Nous nous arrêtons le midi dans le village San Miguel del Bala après avoir passé un autre magnifique canyon sous la pluie.
Cette communauté, proche de Rurrenabaque, a l’habitude d’accueillir des touristes. Nous sommes accueillis tout d’abord avec des noix de coco dont nous buvons l’eau et pour lesquelles nous nous essayons à la découpe. Nous réussissons à garder tous nos doigts et à en savourer le précieux liquide ainsi que sa chair.
Nous nous dirigeons ensuite vers le restaurant du village pour savourer un tujuno frit (poisson amazonien) servi avec de la banane plantain et du riz.
C’est le ventre bien plein que nous reprenons notre route après avoir slalomé entre les branches plantées dans le fond du lit du fleuve.
Nous arrivons un peu en avance aux abords de Rurrenabaque et nous arrêtons sur une petite plage pour attendre l’arrivée des premiers journalistes. Nous jouons et échangeons avec des enfants du village.
Le feu vert est donné et nous remontons sur notre bateau en direction de la capitainerie. Le trajet se fait à la rame, entourés par le bateau de la presse.

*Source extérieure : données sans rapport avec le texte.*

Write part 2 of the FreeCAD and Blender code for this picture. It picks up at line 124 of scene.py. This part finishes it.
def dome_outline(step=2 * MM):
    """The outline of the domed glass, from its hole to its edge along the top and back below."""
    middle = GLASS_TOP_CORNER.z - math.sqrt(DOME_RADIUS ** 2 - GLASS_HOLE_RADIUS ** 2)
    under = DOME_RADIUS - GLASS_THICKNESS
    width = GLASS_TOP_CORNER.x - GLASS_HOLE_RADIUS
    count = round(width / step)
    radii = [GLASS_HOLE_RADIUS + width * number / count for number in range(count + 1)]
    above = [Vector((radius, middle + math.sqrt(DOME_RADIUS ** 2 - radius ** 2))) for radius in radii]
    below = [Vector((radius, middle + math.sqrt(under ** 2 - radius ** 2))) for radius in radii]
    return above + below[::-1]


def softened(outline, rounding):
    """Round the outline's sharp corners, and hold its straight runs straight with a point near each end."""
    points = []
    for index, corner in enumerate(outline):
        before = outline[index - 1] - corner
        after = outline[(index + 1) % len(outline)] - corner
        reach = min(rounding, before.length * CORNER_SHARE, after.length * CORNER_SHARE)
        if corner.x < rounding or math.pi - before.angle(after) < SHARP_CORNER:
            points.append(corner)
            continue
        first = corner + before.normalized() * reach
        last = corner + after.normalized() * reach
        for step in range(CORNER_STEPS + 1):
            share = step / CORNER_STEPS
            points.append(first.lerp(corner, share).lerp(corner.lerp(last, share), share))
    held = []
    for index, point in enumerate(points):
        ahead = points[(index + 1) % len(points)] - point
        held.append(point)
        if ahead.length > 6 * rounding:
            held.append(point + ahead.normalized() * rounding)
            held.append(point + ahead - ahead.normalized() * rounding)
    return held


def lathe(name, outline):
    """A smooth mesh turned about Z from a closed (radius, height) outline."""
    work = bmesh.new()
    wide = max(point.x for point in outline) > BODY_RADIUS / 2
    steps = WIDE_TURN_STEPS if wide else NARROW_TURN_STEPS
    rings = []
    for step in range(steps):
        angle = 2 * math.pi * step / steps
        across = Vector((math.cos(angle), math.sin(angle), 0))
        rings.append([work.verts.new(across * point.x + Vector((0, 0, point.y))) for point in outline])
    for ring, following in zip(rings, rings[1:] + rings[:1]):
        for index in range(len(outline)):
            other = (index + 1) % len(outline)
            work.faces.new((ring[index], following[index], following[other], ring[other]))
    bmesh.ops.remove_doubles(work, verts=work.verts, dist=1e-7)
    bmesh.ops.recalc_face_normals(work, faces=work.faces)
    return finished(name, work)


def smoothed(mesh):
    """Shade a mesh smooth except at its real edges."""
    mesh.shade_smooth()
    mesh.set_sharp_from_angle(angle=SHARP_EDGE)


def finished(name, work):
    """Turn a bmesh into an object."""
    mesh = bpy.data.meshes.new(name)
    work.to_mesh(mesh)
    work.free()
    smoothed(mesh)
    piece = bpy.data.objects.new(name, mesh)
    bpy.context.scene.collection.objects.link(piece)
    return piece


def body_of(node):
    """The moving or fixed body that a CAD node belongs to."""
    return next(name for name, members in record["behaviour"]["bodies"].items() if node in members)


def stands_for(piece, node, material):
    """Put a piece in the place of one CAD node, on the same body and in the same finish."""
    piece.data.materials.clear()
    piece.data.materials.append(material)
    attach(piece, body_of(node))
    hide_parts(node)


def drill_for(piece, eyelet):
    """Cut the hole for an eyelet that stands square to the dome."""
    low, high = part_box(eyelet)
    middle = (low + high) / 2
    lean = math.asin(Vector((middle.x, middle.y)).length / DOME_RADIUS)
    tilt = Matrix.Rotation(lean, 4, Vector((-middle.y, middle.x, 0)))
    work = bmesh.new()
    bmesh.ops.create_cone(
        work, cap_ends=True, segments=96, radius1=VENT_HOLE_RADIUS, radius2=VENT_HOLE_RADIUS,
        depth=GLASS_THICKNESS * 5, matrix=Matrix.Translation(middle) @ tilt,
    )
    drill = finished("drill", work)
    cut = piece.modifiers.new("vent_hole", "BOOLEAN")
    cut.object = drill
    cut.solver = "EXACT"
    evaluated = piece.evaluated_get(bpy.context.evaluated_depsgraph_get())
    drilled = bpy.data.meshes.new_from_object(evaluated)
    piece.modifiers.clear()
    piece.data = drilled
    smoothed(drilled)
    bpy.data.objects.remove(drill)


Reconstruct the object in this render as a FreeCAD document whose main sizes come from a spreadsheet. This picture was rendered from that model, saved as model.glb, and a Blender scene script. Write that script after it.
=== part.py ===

À notre arrivée, nous sommes surpris par l’ampleur de l’accueil qui nous est réservé.
Nous faisons notre manœuvre après avoir dépassé légèrement la zone où nous devons nous amarrer afin de permettre aux personnes présentes de bien voir le bateau.
À notre arrivée, une passerelle est portée et posée sur le bateau pour nous permettre une sortie de l’embarcation plus simple.
La fanfare se met à jouer et l’audience nous applaudit. Nous enchaînons les poignées de main pour saluer l’ensemble des gradés de la navale.
Après les premières photos, les discours de bienvenue débutent. Nous sommes accueillis par le maire de la municipalité de Buenaventura qui délivre une lettre d’honneur à l’ensemble des membres d’équipage.
S’ensuivent quelques entrevues avec les journalistes présents et quelques photos avec les personnes venues nous accueillir.
Nous sommes honorés par la chaleur de cet accueil et par le formalisme de la cérémonie auquel nous n’étions pas habitués.
Nous sommes logés dans la capitainerie sur toute la durée de notre séjour pour procéder aux courses, réparations et améliorations.